Here is how I would solve this problem using Gröbner bases in Macaulay2.

R = QQ[x,y,z,l1,l2] -- define a ring

I = ideal (2*x - 2*l1*x - l2, 4*y - 2*l1*y - l2, 
           6*z - 2*l1*z -l2, x^2+y^2+z^2-1, x+y+z) 
-- System of polynomial equations has isolated solutions:

i7 : dim I

o7 = 0

i8 : degree I  -- How many are there?

o8 = 4 

-- We compute them by elimination

i9 : eliminate (I, {l1,l2,y,z}) -- possible x values satisfy:

              4      2
o9 = ideal(36x  - 24x  + 1)  -- This means that y,z values are unique given x

i10 : eliminate (I, {l1,l2,z})  -- from this we get possible y values

               2        2
o10 = ideal (3y  - 1, 6x  + 6x*y - 1)

i11 : eliminate (I, {l1,l2}) -- and so on.

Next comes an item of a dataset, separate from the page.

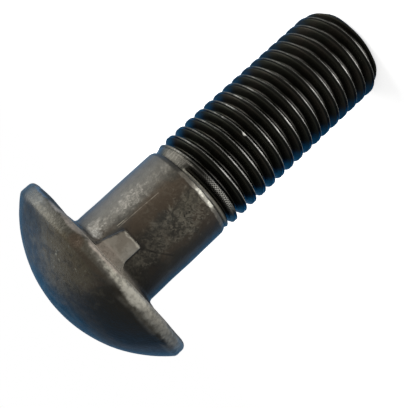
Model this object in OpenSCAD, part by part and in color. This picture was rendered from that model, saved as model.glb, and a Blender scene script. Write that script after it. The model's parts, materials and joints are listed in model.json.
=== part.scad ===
// Cup head nib bolt, forged in one piece, with a rolled right-hand thread.
// It stands on the flat end of its thread, head up, with the nib to the front (-Y).

/* [Head] */
// Diameter of the head
head_d = 48.1; // [40:0.1:60]
// Height of the head, from its flat underside to the crown
head_h = 15.2; // [12:0.1:19]
// Height of the plain rim between the underside and the dome
rim_h = 3.8; // [2.5:0.1:5]
// Radius of the rim's lower edge
rim_edge_r = 1; // [0.3:0.1:2]
// Radius of the fillet between the head and the shank
head_fillet_r = 0.8; // [0.3:0.1:1.5]

/* [Nib] */
// Width of the nib at its free end
nib_w = 4.8; // [3:0.1:8]
// Length of the nib along the shank
nib_len = 5.6; // [3:0.1:9]
// Distance from the bolt's axis to the nib's outer face, at the head
nib_reach = 17.4; // [15:0.1:20]
// Distance by which the nib's outer face leans in towards its free end
nib_lean = 1.5; // [0:0.1:3]
// Extra width of the nib at the head, on its long sloping side
nib_flare = 1.6; // [0:0.1:3]
// Radius of the fillet on the nib's short side
nib_fillet_r = 1.6; // [0.3:0.1:2.5]

/* [Shank] */
// Length of the bolt, from the head's underside to the thread's end
length = 73.7; // [60:0.1:120]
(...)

                                 2        2
o11 = ideal (x + y + z, 6y*z + 6z  - 1, 3y  - 1)

Answer 3

As Thomas commented, the function to consider is $$F=x^2+2 y^2+3 z^2+\lambda \left(x^2+y^2+z^2-1\right)+\mu (x+y+z)$$ Computing the derivatives $$F'_x=\mu +2 \lambda x+2 x$$ $$F'_y=\mu +2 \lambda y+4 y$$ $$F'_z=\mu +2 \lambda z+6 z$$ $$F'_\lambda=x^2+y^2+z^2-1$$ $$F'_\mu=x+y+z$$ From the first and second derivatives, we can eliminate $\lambda$ and $\mu$ to get (assuming $x\neq y$) $$\lambda=-\frac{x-2 y}{x-y}$$ $$\mu=-\frac{2 x y}{x-y}$$ Replacing in the third $$F'_z=-\frac{2 (x (y-2 z)+y z)}{x-y}$$ from which (assuming $2x\neq y$) $$z=\frac{x y}{2 x-y}$$ Replacing again $$F'_\lambda=x^2 \left(\frac{y^2}{(y-2 x)^2}+1\right)+y^2-1$$ $$F'_\mu=\frac{x y}{2 x-y}+x+y$$ So, we are left with $x,y$; the last equation allows to express $y=(1\pm \sqrt 3)x$. At this point, you are left with $F'_\lambda$ which will give you the solutions for $x$ for each possible $y$.

I am sure that you can easily take from here.

Answer 4

$x^2+2y^2+3z^2=x^2+y^2+z^2+y^2+2z^2=1+y^2+2z^2, x=-(y+z),(y+z)^2+y^2+z^2=1 \implies y^2+yz+z^2=\dfrac{1}{2}$, now the problem become : find min of $y^2+2z^2$ with $y^2+yz+z^2=\dfrac{1}{2}$,it shoud be easier now.

or we can go further :$y=\dfrac{-z \pm \sqrt{2-3z^2}}{2},f(z)=\left(\dfrac{-z \pm \sqrt{2-3z^2}}{2}\right)^2+2z^2$ which is single variable function.